The best part, there is nothing you need to install, you don’t need to transpile your CSS for it to work, just good o’ld Bessy at her finest, raw CSS. It’s tried and true, it’s used in production on millions of website, and the best part is it’s opt in wherever you use it, un-opinionated (mostly), and easy to pick up.
gray, gray everywhere
Maybe it’s just me, but I definitely prefer the more weird and wacky look of the internet in the early 2000’s to the homogenous look we see nowadays on every site. Do you want your site to look like all the other vanilla ice cream site across the web? It’s like looking at the Costco bread isle. Overwhelmed and lost in the sheer “sameness” of it all. Is there really a difference between this chemically filled, loaded with sugar, loaf of sponge called “bread” to the next?
I miss the days where I could go online and see the personality of each site. It really gave you sense of place that I feel the internet (also ironically America as a whole) lacks. Using one of these CSS frameworks just kills the soul, joy, and creativity of the web apposed to writing your own styles gives you a sense of limitless possibilities with a sense of “well maybe I’ll make the button a bit different this time”.

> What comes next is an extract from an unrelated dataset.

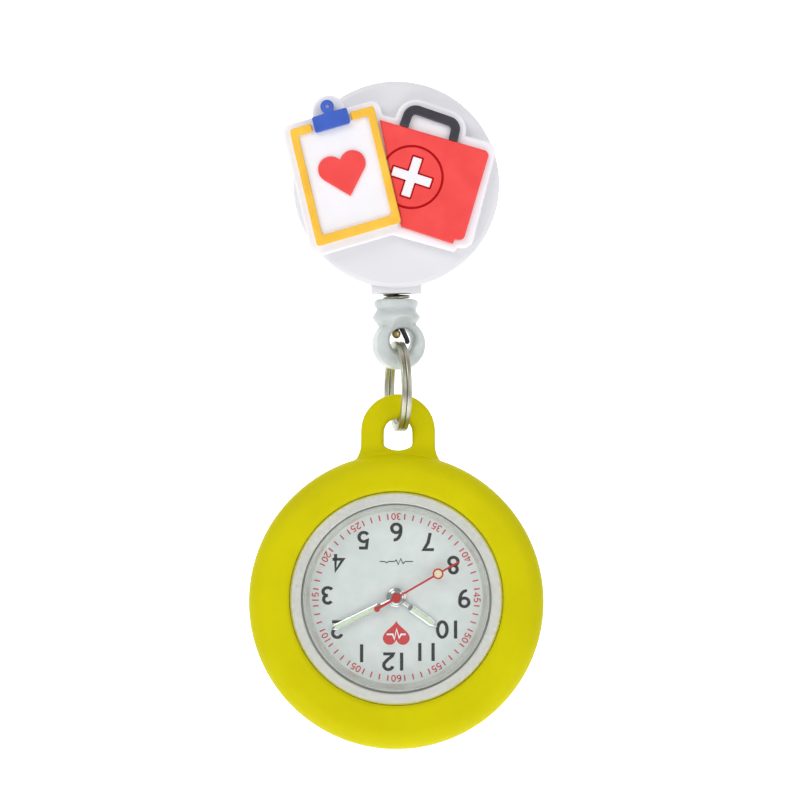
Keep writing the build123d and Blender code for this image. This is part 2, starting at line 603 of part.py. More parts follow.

Writing your own styles gives it a little bit of a personal touch and allows you to add a little bit of creative spin. Yes reinventing the wheel can be boring but why not spice it up a little? maybe make the icon move a little when you hover. Give it a little bit of box shadow or change the gradient just a tad. As an avid web user I love these small details and they make a site just feel more cohesive.
conclusion
CSS frameworks are not going away, and yes there useful, but I feel like as developers we reach for them too much and fail to understand the fundamentals and put custom styles in the backseat far too often than we should. Many fail to understand the beauty and simplicity in writing your own styles and I hope this articles inspires others to maybe take a step back and try writing them on your own.